Clare returned as I was gathering in the washing from outdoors, just too late to avoid autumnal dew-fall after a cold gorgeously sunny autumnal day. Then I realised there were a few items of grocery shopping both of us had forgotten, so a quick errand to Tesco's and back covered the last quarter of my daily quota. And I feel none the worse for it. I'm feeling better than I did this morning, and suspect my blood pressure is back down where it should be with a dose of undramatic normality.

A quiet evening of pondering, waiting for trick n' treaters, none of whom showed up, although Clare had prepared a dish of chocolate buttons to offer if any did arrive. When I was returning from Tesco's I saw a small dog with a hallowe'en skeletal designed coat. Also two men as tall as me wearing ghoulish masks, but no kids out playing pranks. But we have ve had several moments when loud fireworks have been set off this evening. Is this a silly season conflation of social moments? Everything is going crazy. 

Tomorrow is All Saints' Day and there's no Eucharist in the Parish, nor in the Cathedral to celebrate one of the ancient Christian festivals, since the Pope's liturgical influencers allowed the festival to be celebrated the Sunday nearest for the sake of those who cannot make a weekday Mass. Today is also Reformation Day, remembering Luther's paradigm shifting contribution to understanding the Gospel of God's grace. 

The current reform of parochial structures and declining attendance as much as decline in available priests has led to the erosion of scheduled public worship offerings. Fewer services, information about them sometimes quite difficult to find on websites, amid the promotion of social activities, fund raising fayres, charity appeals and the suchlike, no matter what fancy web design is utilised. Looked at from the edge of affairs, my habitual positioning, I ask of each one, what is the messaging here? What does layout and presentation of content tell you about this community this represents? 

Several different things may be the answer. But what comes first, matters most? And the messaging is mixed, viewed from a historical context. Last year I ranted about neglected outdated church noticeboards stuck in the past. Fr Sion, when he arrived, insisted on a new simple noticeboard design and content which states serenely and with confidence, what this building is here to do, who it belongs to, and when public worship happens. St German's updated theirs with a similar format last year. It's a first call for passers-by, info which works when their phones are off. That simple directness as a starting point is vital and can be reproduced on-line but rarely is with clear simplicity. 
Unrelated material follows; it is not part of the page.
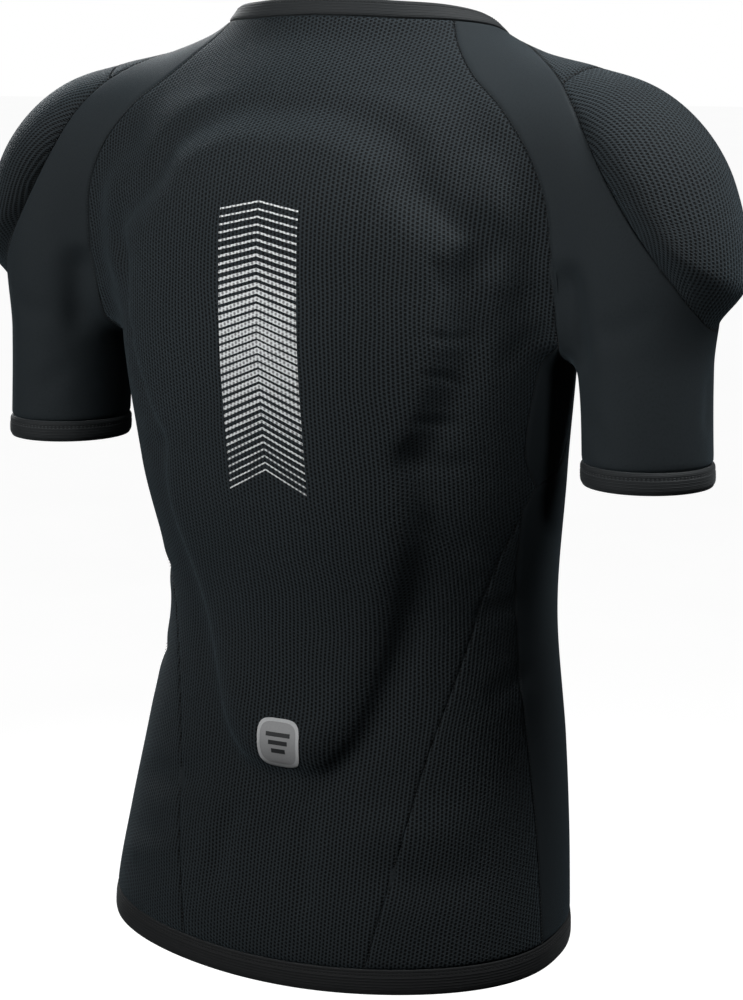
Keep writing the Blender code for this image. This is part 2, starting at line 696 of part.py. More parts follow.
def build():
    for item in list(bpy.data.objects):
        bpy.data.objects.remove(item, do_unlink=True)
    group = bpy.data.collections.new(COLLECTION)
    bpy.context.scene.collection.children.link(group)

    mesh_knit = ("mesh_knit", MESH_KNIT)
    smooth_knit = ("smooth_knit", SMOOTH_KNIT)
    band_knit = ("band_knit", BAND_KNIT)
    pad_foam = ("pad_foam", PAD_FOAM)

    lines = seam_lines()
    back, back_rise = back_grid(lines)
    cloth("back_panel", [(back, back_rise)], mesh_knit)
    cloth("front_panel", [flat(front_grid(lines))], smooth_knit)
    both_sides(cloth, "side_panel", [flat(side_grid(lines))], mesh_knit)
    both_sides(cloth, "underarm_gusset", [flat(gusset_grid(lines))], smooth_knit)
    both_sides(cloth, "shoulder_yoke", [flat(yoke_grid(lines))], mesh_knit)
    pocket, crown = pocket_grid(lines)
    both_sides(cloth, "shoulder_pocket", [(pocket, crown)], mesh_knit)
    band_back, band_front, tube, turns = sleeve_grids(lines)
    both_sides(cloth, "sleeve", [flat(band_back), flat(band_front), flat(tube)], smooth_knit)
    both_sides(cloth, "cuff", [flat(cuff_grid(turns))], band_knit, BAND_WALL)
    cloth("hem_band", [flat(hem_grid())], band_knit, BAND_WALL)
    cloth("collar_band", [flat(collar_grid())], band_knit, BAND_WALL)

    rows = slice(PROTECTOR_TOP_ROW, PROTECTOR_FOOT_ROW + 1)
    columns = slice(FLANK_COLUMNS + 1, -FLANK_COLUMNS - 1)
    pad("back_protector", [(back[rows, columns], back_rise[rows, columns])], pad_foam)
    inside = (slice(2, -1), slice(1, -1))
    both_sides(pad, "shoulder_pad", [(pocket[inside], crown[inside])], pad_foam)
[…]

Is all this lack of clarity about the public presentation of church identity and purpose a consequence of reform? Or symptomatic of a general lack of confidence in the value of life rooted in the prayer of the faithful as it has existed on a twenty century timeline? Thankfully there's a lunchtime Mass at St German's tomorrow and Saturday for All Souls. Anglo-Catholic tradition and teaching persists on the other side of town as it did in West Cardiff's Ministry Area under Mother Frances the way it had done for the past century.  It was never a mono-culture but a distinct ethos of devotion which now seems to be ebbing away. It's that strange feeling of no longer recognising the place which is meant to be home because it's changed.